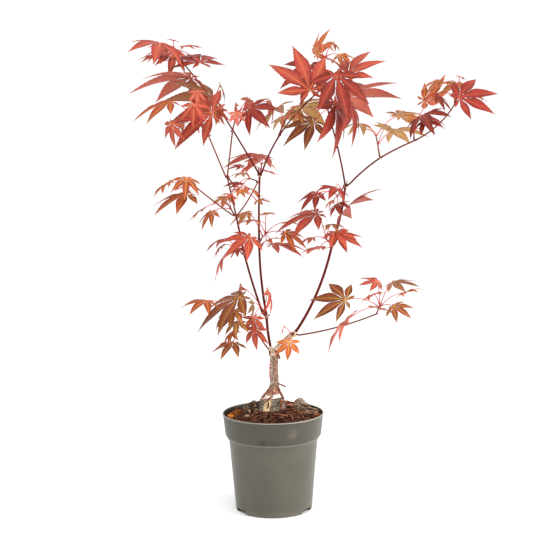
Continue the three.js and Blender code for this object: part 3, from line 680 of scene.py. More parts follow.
# Stalks, twigs and limbs

def frames_along(points):
    """A steady frame at each point of a path, turned no more than the path turns."""
    tangents = [unit(b - a) for a, b in zip(points, points[1:])]
    tangents.append(tangents[-1])
    right, _ = frame_across(tangents[0])
    frames = []
    for point, tangent in zip(points, tangents):
        right = across(right, tangent)
        frames.append((point, right, np.cross(tangent, right)))
    return frames


def stalk_mesh(parts, path, radii, sides, **values):
    """Adds a thin closed tube along a path to a joined mesh."""
    rings = []
    angles = np.linspace(0, 2 * np.pi, sides, endpoint=False)
    for (point, right, up), radius in zip(frames_along(path), radii):
        rings.append(point + radius * (np.cos(angles)[:, None] * right + np.sin(angles)[:, None] * up))
    faces = []
    for ring in range(len(rings) - 1):
        for i in range(sides):
            a, b = ring * sides + i, ring * sides + (i + 1) % sides
            faces.append((a, b, b + sides, a + sides))
    faces.append(tuple(range(sides))[::-1])
    faces.append(tuple((len(rings) - 1) * sides + i for i in range(sides)))
    start = parts.count
    parts.add(np.concatenate(rings), [tuple(start + i for i in face) for face in faces], **values)


# Radii along a spray's twig, which starts inside its limb, and along a leaf stalk, in millimetres
TWIG_RADII = (0.9, 1.15, 0.95, 0.9, 0.85, 0.85, 0.7)
STALK_RADII = (0.95, 0.66, 0.55, 0.5, 0.48, 0.48, 0.5, 0.55, 0.75)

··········

» **TO DO**
Restate the listing exactly, starting at its first line and ending at the line where "# Stalks, twigs and limbs" occurs; include both and no other lines.

» **EXPECTED ANSWER**
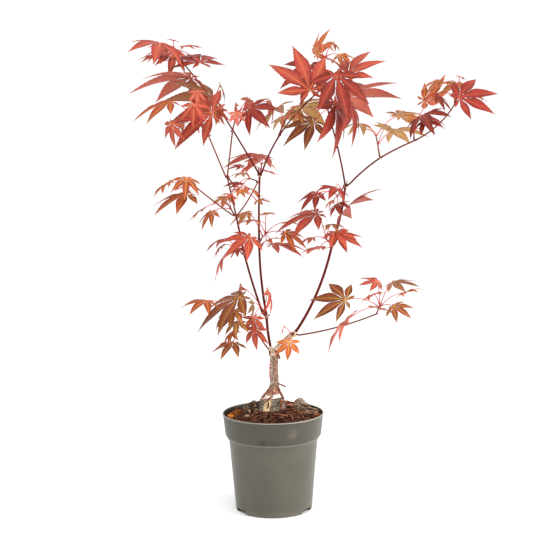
Continue the three.js and Blender code for this object: part 3, from line 680 of scene.py. More parts follow.
# Stalks, twigs and limbs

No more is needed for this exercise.